— What is needed —
From the first line of the data through the line containing "return [radians(phase +", return each line exactly.

— Information provided —

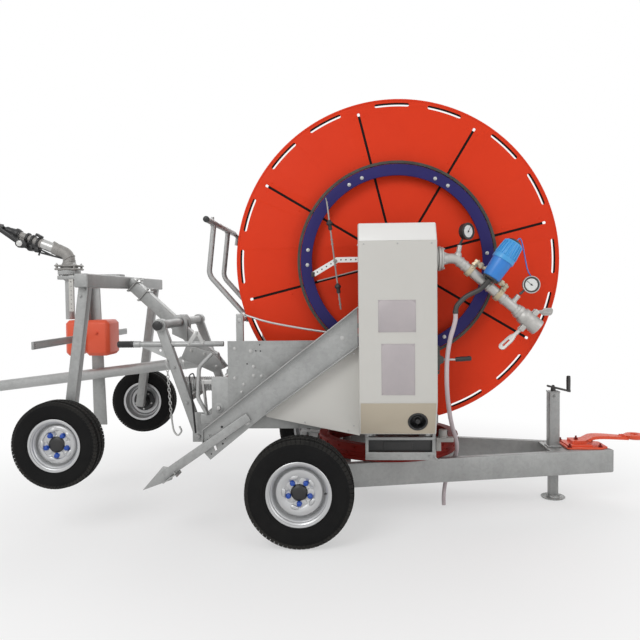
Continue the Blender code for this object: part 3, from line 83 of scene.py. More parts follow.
def rounds(count, phase=0.0):
    """The angles of equal steps round a circle, the first of them given in degrees."""
    return [radians(phase + 360 * step / count) for step in range(count)]


# Studio and camera
EYE = at(0.294, -4.398, 1.368)
YAW, PITCH, ROLL = radians(-2.8), radians(-2.12), radians(-0.59)
LENS = 36.69

# Sizes that the model and this file share
DRUM = at(0.555, 0, 1.565)
SLEW_X = 0.53
POST_Y, CHEEK_Y, ARM_Y = 0.665, 0.72, 0.8
FLANGE_RADIUS = 0.94
FLANGE_INSIDE = 0.55
WOUND_RADIUS = 0.715
PINION_Z = 0.92825
SCREW_X, SCREW_Z = -0.47, 0.7325
GUIDE_ROD_Z = 0.8805
HOOP_X, HOOP_Z = -0.345, 1.235
LIFT_PIVOT = at(-0.635, 0, 0.53)
LIFT_BAR = at(-0.865, 0, 1.2)
RISER_X = -1.64
HOSE_RADIUS = 0.0375
HOSE_TURNS = 13
WHEEL_NUTS = 5
HOSE_LINE_Y, HOSE_LINE_Z = -0.25, 0.8105
RING_Y = -0.606
INLET_Y = -0.785
INLET_BEND = at(0.865, INLET_Y, DRUM.z)
INLET_END = at(1.285, INLET_Y, 1.2)
INLET_RUN = (INLET_END - INLET_BEND).normalized()
INLET_UP = at(-INLET_RUN.z, 0, INLET_RUN.x)
CASING = (0.33, 0.754, -0.87, -0.705, 0.598, 1.76)
UNDERCUT = 0.186
PORT = at(0.65, -0.8295, 0.674)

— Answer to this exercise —
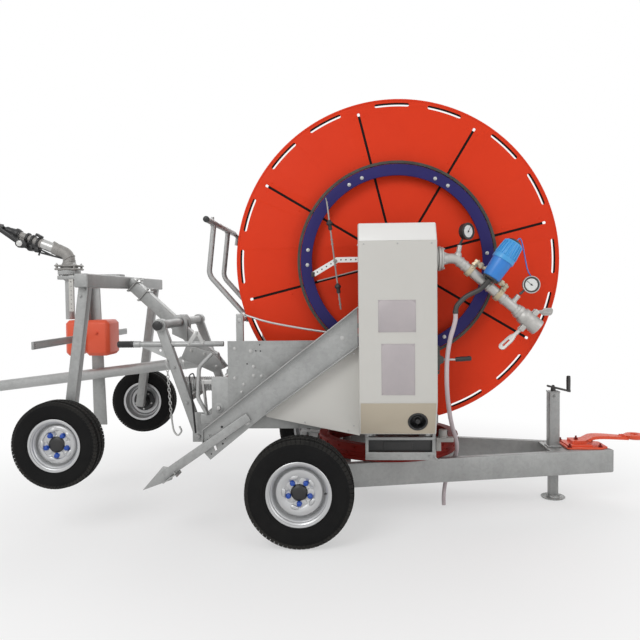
Continue the Blender code for this object: part 3, from line 83 of scene.py. More parts follow.
def rounds(count, phase=0.0):
    """The angles of equal steps round a circle, the first of them given in degrees."""
    return [radians(phase + 360 * step / count) for step in range(count)]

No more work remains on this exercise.